Problem to solve: Copy each line of the data below with the word "this".

━━━ Supplied data ━━━

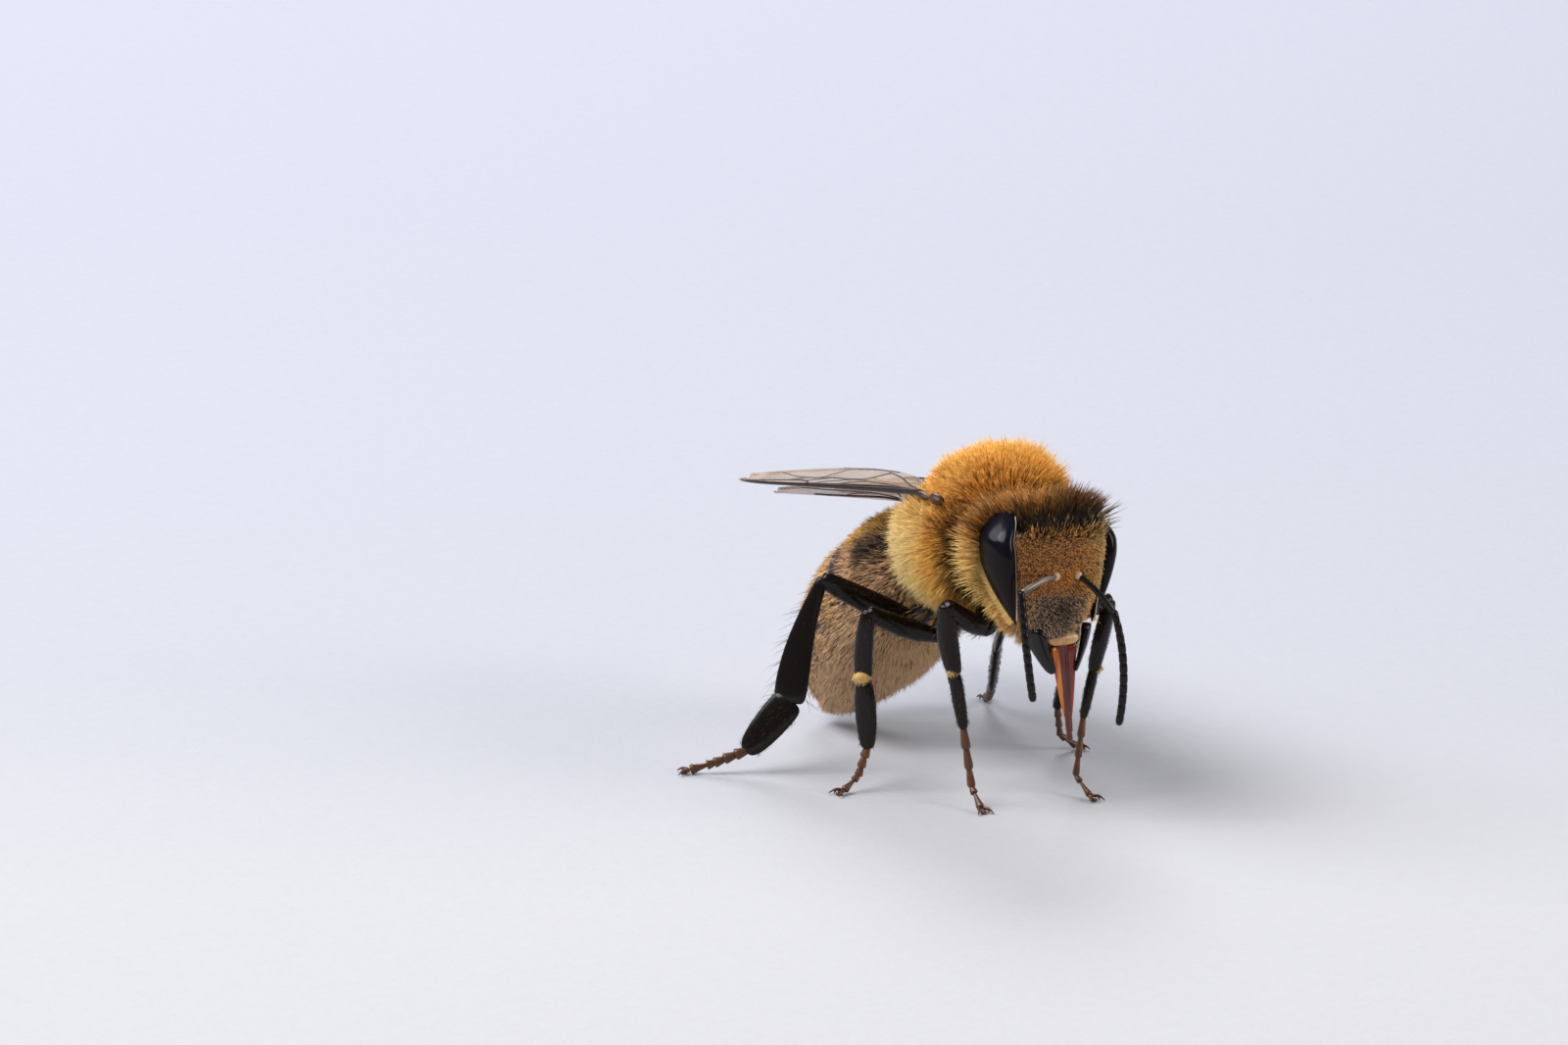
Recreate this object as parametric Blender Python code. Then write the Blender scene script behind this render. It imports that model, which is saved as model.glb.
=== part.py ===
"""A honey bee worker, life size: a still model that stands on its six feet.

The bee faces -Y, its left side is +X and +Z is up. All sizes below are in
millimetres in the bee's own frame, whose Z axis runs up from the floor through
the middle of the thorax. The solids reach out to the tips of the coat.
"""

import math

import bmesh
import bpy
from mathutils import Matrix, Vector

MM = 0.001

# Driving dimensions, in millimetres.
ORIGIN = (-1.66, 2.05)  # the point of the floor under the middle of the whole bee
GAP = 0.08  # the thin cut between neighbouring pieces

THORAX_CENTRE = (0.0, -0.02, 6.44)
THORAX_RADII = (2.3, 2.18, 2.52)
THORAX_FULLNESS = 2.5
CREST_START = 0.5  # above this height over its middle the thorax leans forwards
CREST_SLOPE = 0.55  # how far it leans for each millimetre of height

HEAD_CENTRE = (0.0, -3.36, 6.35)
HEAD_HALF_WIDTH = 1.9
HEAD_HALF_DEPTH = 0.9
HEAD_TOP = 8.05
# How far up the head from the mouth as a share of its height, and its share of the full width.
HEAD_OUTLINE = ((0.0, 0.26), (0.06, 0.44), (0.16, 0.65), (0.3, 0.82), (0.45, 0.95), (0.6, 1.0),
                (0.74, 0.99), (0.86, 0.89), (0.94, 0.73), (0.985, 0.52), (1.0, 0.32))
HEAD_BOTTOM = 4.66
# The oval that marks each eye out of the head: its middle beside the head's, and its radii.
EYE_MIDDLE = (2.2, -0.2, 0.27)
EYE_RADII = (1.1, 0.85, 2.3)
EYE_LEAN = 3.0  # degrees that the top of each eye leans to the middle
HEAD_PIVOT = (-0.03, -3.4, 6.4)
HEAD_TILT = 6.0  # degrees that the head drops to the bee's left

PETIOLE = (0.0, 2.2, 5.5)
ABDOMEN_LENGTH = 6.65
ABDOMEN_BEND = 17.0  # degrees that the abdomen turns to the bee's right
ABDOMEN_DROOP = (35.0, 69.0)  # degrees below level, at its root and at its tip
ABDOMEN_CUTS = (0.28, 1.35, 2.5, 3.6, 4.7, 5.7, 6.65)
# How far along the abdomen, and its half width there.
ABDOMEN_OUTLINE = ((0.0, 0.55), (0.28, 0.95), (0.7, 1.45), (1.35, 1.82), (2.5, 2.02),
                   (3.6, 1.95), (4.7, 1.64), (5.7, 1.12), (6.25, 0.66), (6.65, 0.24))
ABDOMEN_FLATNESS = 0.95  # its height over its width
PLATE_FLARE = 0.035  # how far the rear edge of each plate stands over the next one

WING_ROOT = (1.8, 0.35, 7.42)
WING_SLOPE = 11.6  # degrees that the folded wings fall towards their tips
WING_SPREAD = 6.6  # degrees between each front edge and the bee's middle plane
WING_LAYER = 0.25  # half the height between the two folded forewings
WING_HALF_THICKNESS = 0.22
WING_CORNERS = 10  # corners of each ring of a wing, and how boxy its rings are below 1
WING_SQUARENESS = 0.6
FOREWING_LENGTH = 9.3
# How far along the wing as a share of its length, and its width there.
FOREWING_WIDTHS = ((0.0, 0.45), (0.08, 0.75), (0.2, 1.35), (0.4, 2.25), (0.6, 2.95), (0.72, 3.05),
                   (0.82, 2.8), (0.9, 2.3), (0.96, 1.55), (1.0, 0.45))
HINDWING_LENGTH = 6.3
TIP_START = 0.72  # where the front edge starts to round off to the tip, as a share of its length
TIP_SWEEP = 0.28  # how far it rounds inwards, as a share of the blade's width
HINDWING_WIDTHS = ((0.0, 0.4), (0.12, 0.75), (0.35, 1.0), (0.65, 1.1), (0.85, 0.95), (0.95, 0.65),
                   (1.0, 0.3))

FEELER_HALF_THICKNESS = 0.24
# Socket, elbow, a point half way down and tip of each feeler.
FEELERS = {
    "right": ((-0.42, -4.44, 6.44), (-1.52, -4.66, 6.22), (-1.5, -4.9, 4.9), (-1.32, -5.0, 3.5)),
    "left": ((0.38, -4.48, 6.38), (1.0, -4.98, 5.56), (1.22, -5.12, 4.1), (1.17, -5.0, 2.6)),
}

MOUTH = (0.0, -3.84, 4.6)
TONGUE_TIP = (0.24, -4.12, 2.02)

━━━

Task result:
Recreate this object as parametric Blender Python code. Then write the Blender scene script behind this render. It imports that model, which is saved as model.glb.
CREST_START = 0.5  # above this height over its middle the thorax leans forwards